Le 7 septembre, le président Habibie cède devant l'état-major en décrétant la loi martiale au Timor-Oriental. Le lendemain, le gouvernement rejette toute intervention militaire internationale, affirmant que les forces indonésiennes sont capables de rétablir le calme. Le 12, toutefois, le gouvernement fait machine arrière en acceptant le principe de l'envoi d'une force de rétablissement de la paix au Timor-Oriental. Les pressions internationales s'étaient encore accentuées, les menaces de sanctions économiques et de procès pour crimes contre l'humanité prenaient corps. Qui plus est, le général Wiranto, chef d'état-major, s'était rendu à Dili où il avait pu constater que la situation échappait largement au contrôle de l'armée.
Une force de l'ONU
Le 15 septembre, c'est avec le souvenir du Kosovo présent à l'esprit que le Conseil de sécurité de l'ONU donne son accord à l'envoi au Timor-Oriental d'une force multinationale placée sous commandement australien et composée de 7 000 hommes autorisés à faire usage de leurs armes.

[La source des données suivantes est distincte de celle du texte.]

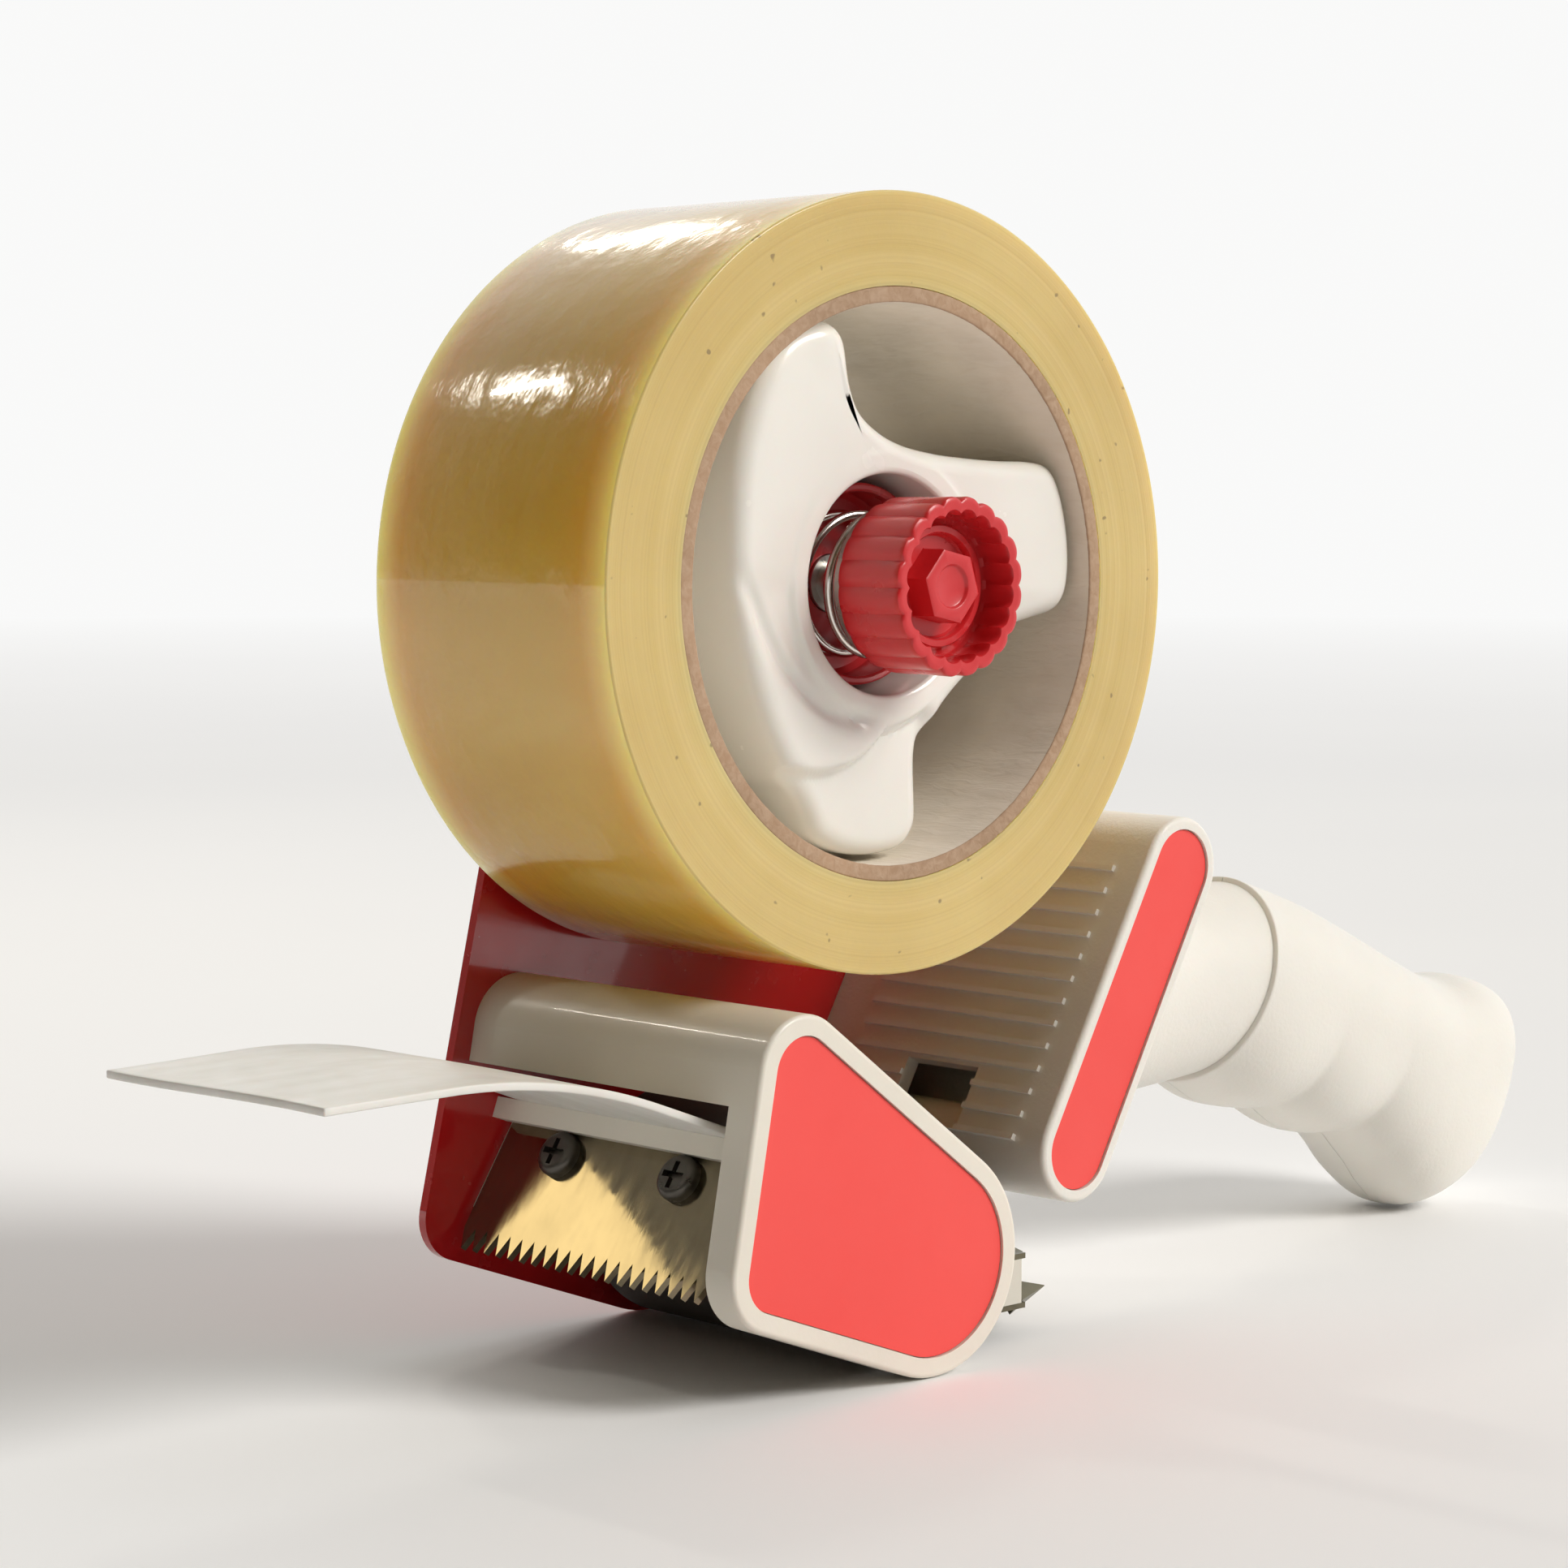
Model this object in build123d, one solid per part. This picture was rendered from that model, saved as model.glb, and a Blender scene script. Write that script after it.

Les milices commencent aussitôt à quitter le territoire. Les premières unités de l'Interfet débarquent le 20 sans rencontrer de résistance. Le 19 octobre, le Parlement abrogera le décret d'annexion du Timor-Oriental. Quelques jours plus tard, Dili acclamera le retour de Xanana Gusmao, chef du Conseil national de la résistance timoraise et chef de la guérilla indépendantiste, qui avait été libéré de sa résidence surveillée en septembre. Le 25, la gestion civile et militaire du territoire sera confiée à l'Administration transitoire des Nations unies au Timor-Oriental. Les dernières troupes indonésiennes quitteront le territoire à la fin du mois.
Philippe de la Resle
La balkanisation de l'Indonésie
Un archipel de plus de 17 000 îles, dont le tiers sont habitées, un territoire s'étirant d'est en ouest sur environ 5 000 kilomètres, plus de 200 millions d'habitants répartis en de nombreux groupes ethniques, linguistiques, culturels et religieux : à l'intérieur de ses frontières artificielles issues de la décolonisation, l'Indonésie apparaît comme un pays particulièrement fragmenté. La sécession du Timor-Oriental ouvre la porte à d'autres revendications irrédentistes ou particularistes. La province d'Atjeh, dans le nord-est de l'île de Sumatra, est agitée par des troubles provoqués par les islamistes favorables à la restauration de l'ancien sultanat. À l'autre extrémité de l'archipel, dans la lointaine Irian Jaya annexée par l'Indonésie en 1963, les Papous revendiquent leur indépendance. Les musulmans et les catholiques s'affrontent aux Moluques, tandis qu'à Bornéo les tribus indigènes combattent les populations immigrées.